Dataset records:
....
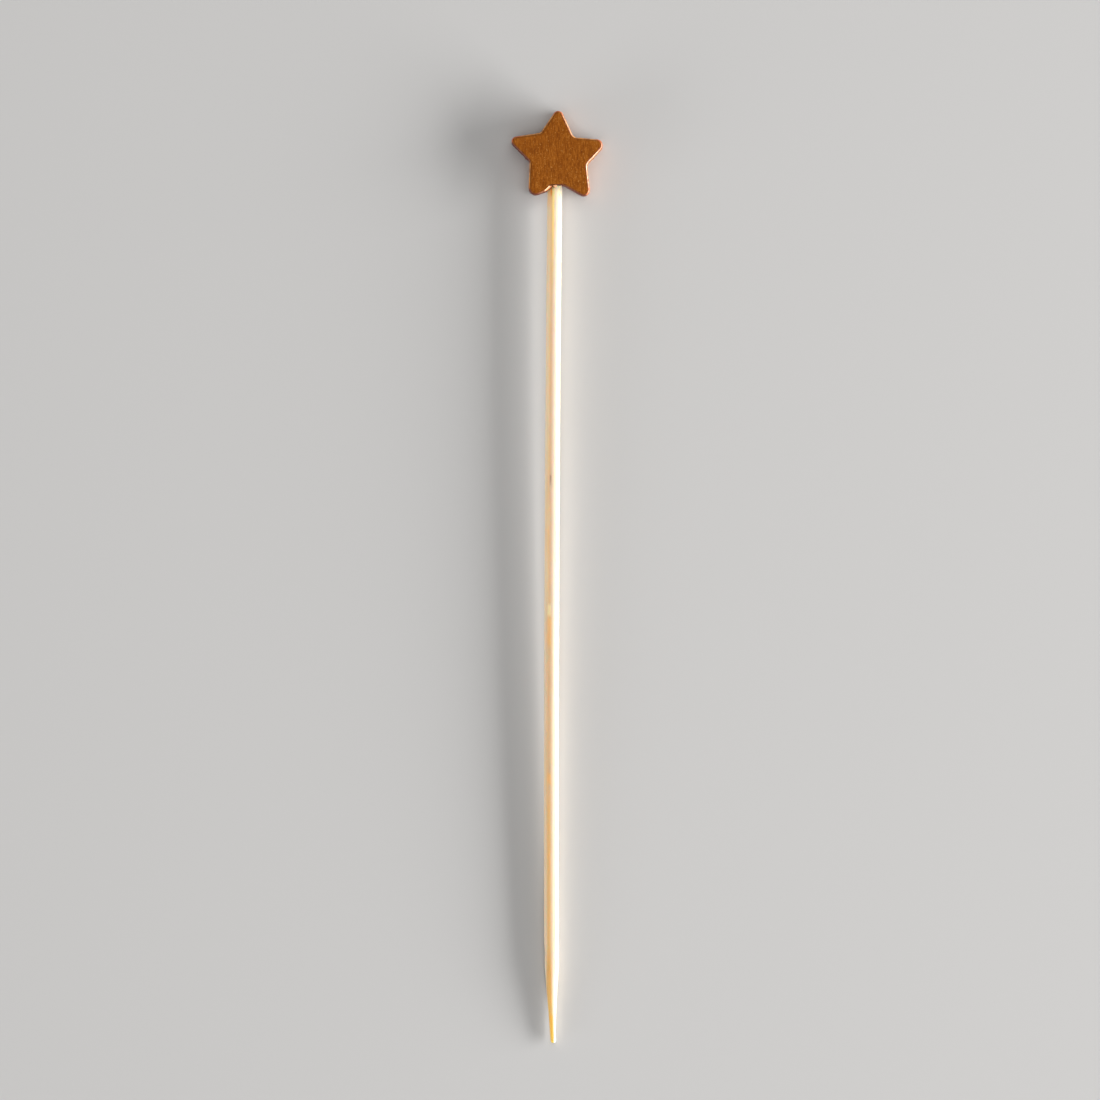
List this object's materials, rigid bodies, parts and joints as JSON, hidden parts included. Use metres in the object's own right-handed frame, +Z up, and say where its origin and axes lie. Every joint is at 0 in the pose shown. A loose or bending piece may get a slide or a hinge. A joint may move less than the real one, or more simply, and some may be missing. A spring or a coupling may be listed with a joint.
{
  "type": "star bamboo skewer",
  "caption": "Party pick with a painted wooden star glued on the blunt end of a pointed bamboo stick, for spearing and decorating small food.",
  "frame": {"origin": "on the table that it lies on, under the middle of the box that the whole piece fills", "axes": "+Y along the stick from its point to the star, +X to the right of the star seen from above, +Z up off the table"},
  "size_m": [0.0118, 0.12, 0.0038],
  "materials": {
    "copper_paint_on_wood": "thin satin copper-gold metallic paint on fine grained wood",
    "bamboo": "bare planed bamboo with long fine fibres",
    "dried_glue": "dried clear yellowish wood glue"
  },
  "bodies": {
    "root": {"star": "copper_paint_on_wood", "skewer": "bamboo", "glue": "dried_glue"}
  },
  "joints": []
}
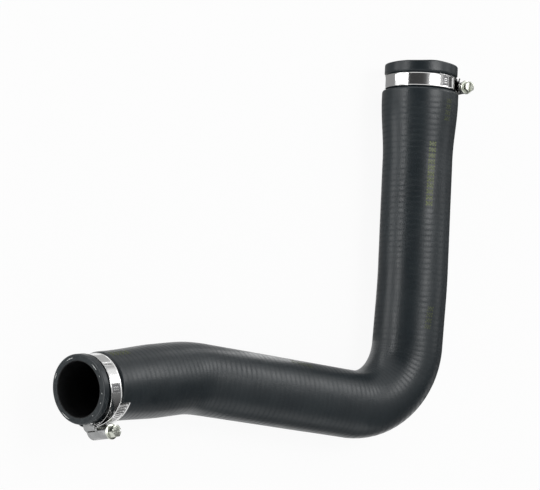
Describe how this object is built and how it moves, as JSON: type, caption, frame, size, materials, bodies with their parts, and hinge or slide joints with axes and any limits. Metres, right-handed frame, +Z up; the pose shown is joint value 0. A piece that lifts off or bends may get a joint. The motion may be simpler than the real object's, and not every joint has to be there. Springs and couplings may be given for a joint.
{
  "type": "turbo hose",
  "caption": "Moulded black rubber elbow hose for pressurised intake air, tapering from end to end, with a worm-drive clamp seated on each open end",
  "frame": {"origin": "middle of the part's box, on the surface that the hose lies on", "axes": "+Z up; the hose's riser runs from the elbow along +Y to the wide end B, and its leg runs from the elbow towards -X to the narrow end A"},
  "size_m": [0.3124, 0.274, 0.0743],
  "materials": {
    "hose_rubber": "satin black moulded rubber with fine wrap ridges",
    "clamp_band_steel": "polished stainless strip with turned-up edges",
    "clamp_housing_steel": "stamped stainless sheet",
    "clamp_screw_zinc": "zinc plated steel"
  },
  "bodies": {
    "hose": {"hose": "hose_rubber", "clamp_a_band": "clamp_band_steel", "clamp_a_housing": "clamp_housing_steel", "clamp_b_band": "clamp_band_steel", "clamp_b_housing": "clamp_housing_steel"},
    "clamp_a_screw": {"clamp_a_screw": "clamp_screw_zinc"},
    "clamp_b_screw": {"clamp_b_screw": "clamp_screw_zinc"}
  },
  "joints": [
    {"name": "clamp_a_screw_turn", "type": "hinge", "parent": "hose", "child": "clamp_a_screw", "pos_m": [-0.13361, -0.1324, 0.04883], "axis": [0.2506, 0.137, 0.9584], "continuous": true},
    {"name": "clamp_b_screw_turn", "type": "hinge", "parent": "hose", "child": "clamp_b_screw", "pos_m": [0.15168, 0.12392, 0.03078], "axis": [-0.1042, -0.0158, 0.9944], "continuous": true}
  ]
}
....
Print out every record again, exactly and in full.

Result —
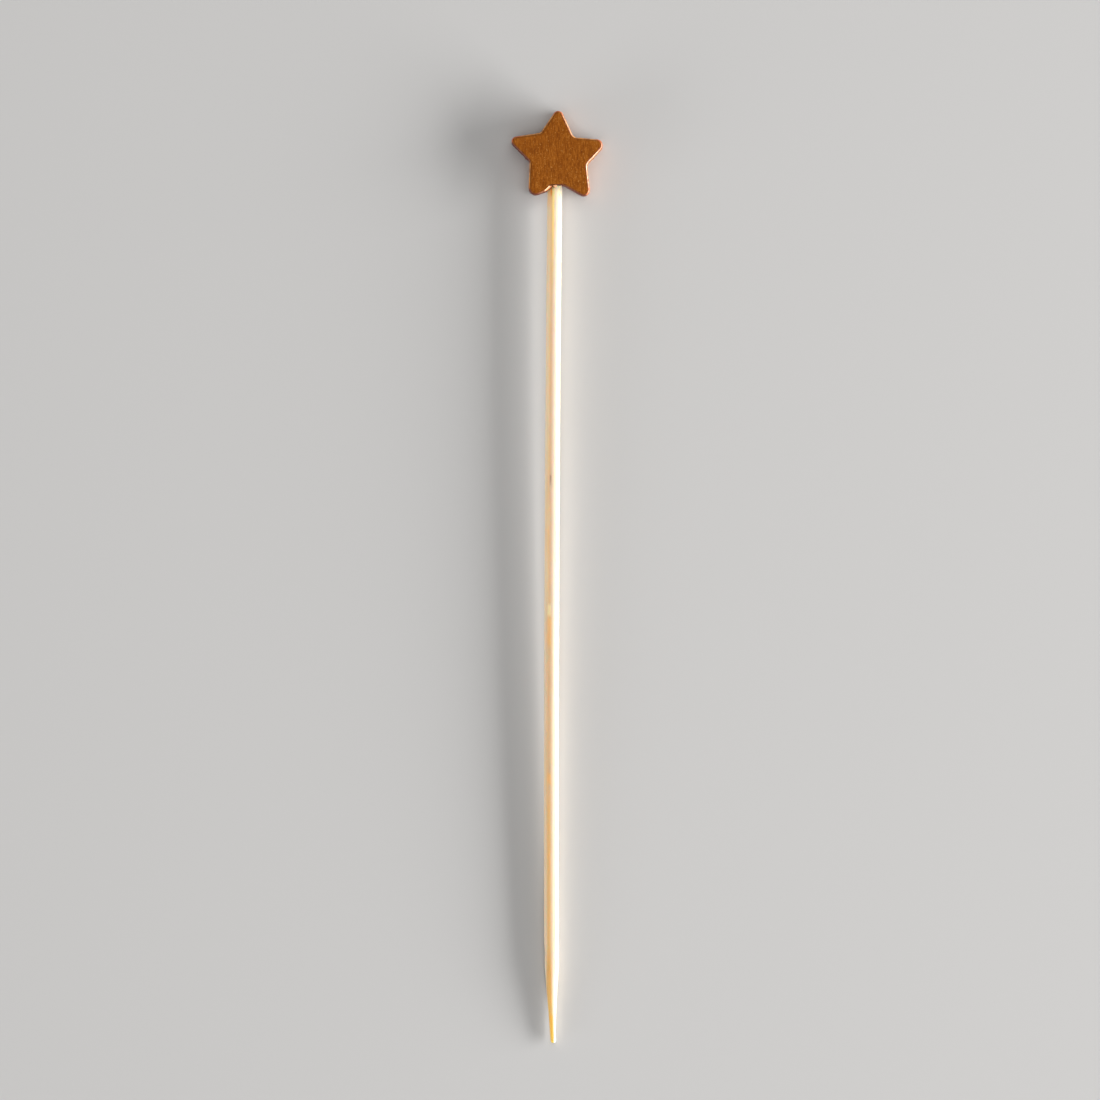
List this object's materials, rigid bodies, parts and joints as JSON, hidden parts included. Use metres in the object's own right-handed frame, +Z up, and say where its origin and axes lie. Every joint is at 0 in the pose shown. A loose or bending piece may get a slide or a hinge. A joint may move less than the real one, or more simply, and some may be missing. A spring or a coupling may be listed with a joint.
{
  "type": "star bamboo skewer",
  "caption": "Party pick with a painted wooden star glued on the blunt end of a pointed bamboo stick, for spearing and decorating small food.",
  "frame": {"origin": "on the table that it lies on, under the middle of the box that the whole piece fills", "axes": "+Y along the stick from its point to the star, +X to the right of the star seen from above, +Z up off the table"},
  "size_m": [0.0118, 0.12, 0.0038],
  "materials": {
    "copper_paint_on_wood": "thin satin copper-gold metallic paint on fine grained wood",
    "bamboo": "bare planed bamboo with long fine fibres",
    "dried_glue": "dried clear yellowish wood glue"
  },
  "bodies": {
    "root": {"star": "copper_paint_on_wood", "skewer": "bamboo", "glue": "dried_glue"}
  },
  "joints": []
}
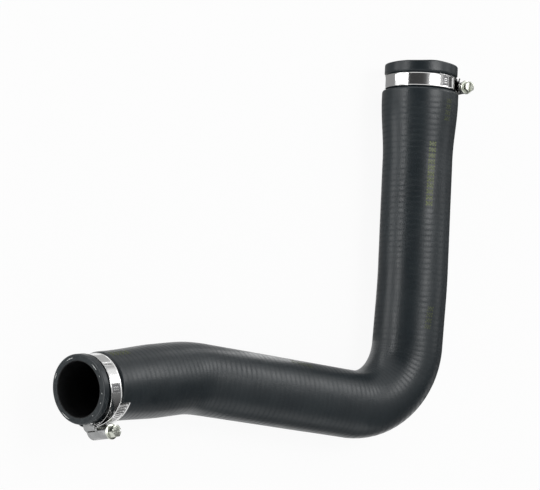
Describe how this object is built and how it moves, as JSON: type, caption, frame, size, materials, bodies with their parts, and hinge or slide joints with axes and any limits. Metres, right-handed frame, +Z up; the pose shown is joint value 0. A piece that lifts off or bends may get a joint. The motion may be simpler than the real object's, and not every joint has to be there. Springs and couplings may be given for a joint.
{
  "type": "turbo hose",
  "caption": "Moulded black rubber elbow hose for pressurised intake air, tapering from end to end, with a worm-drive clamp seated on each open end",
  "frame": {"origin": "middle of the part's box, on the surface that the hose lies on", "axes": "+Z up; the hose's riser runs from the elbow along +Y to the wide end B, and its leg runs from the elbow towards -X to the narrow end A"},
  "size_m": [0.3124, 0.274, 0.0743],
  "materials": {
    "hose_rubber": "satin black moulded rubber with fine wrap ridges",
    "clamp_band_steel": "polished stainless strip with turned-up edges",
    "clamp_housing_steel": "stamped stainless sheet",
    "clamp_screw_zinc": "zinc plated steel"
  },
  "bodies": {
    "hose": {"hose": "hose_rubber", "clamp_a_band": "clamp_band_steel", "clamp_a_housing": "clamp_housing_steel", "clamp_b_band": "clamp_band_steel", "clamp_b_housing": "clamp_housing_steel"},
    "clamp_a_screw": {"clamp_a_screw": "clamp_screw_zinc"},
    "clamp_b_screw": {"clamp_b_screw": "clamp_screw_zinc"}
  },
  "joints": [
    {"name": "clamp_a_screw_turn", "type": "hinge", "parent": "hose", "child": "clamp_a_screw", "pos_m": [-0.13361, -0.1324, 0.04883], "axis": [0.2506, 0.137, 0.9584], "continuous": true},
    {"name": "clamp_b_screw_turn", "type": "hinge", "parent": "hose", "child": "clamp_b_screw", "pos_m": [0.15168, 0.12392, 0.03078], "axis": [-0.1042, -0.0158, 0.9944], "continuous": true}
  ]
}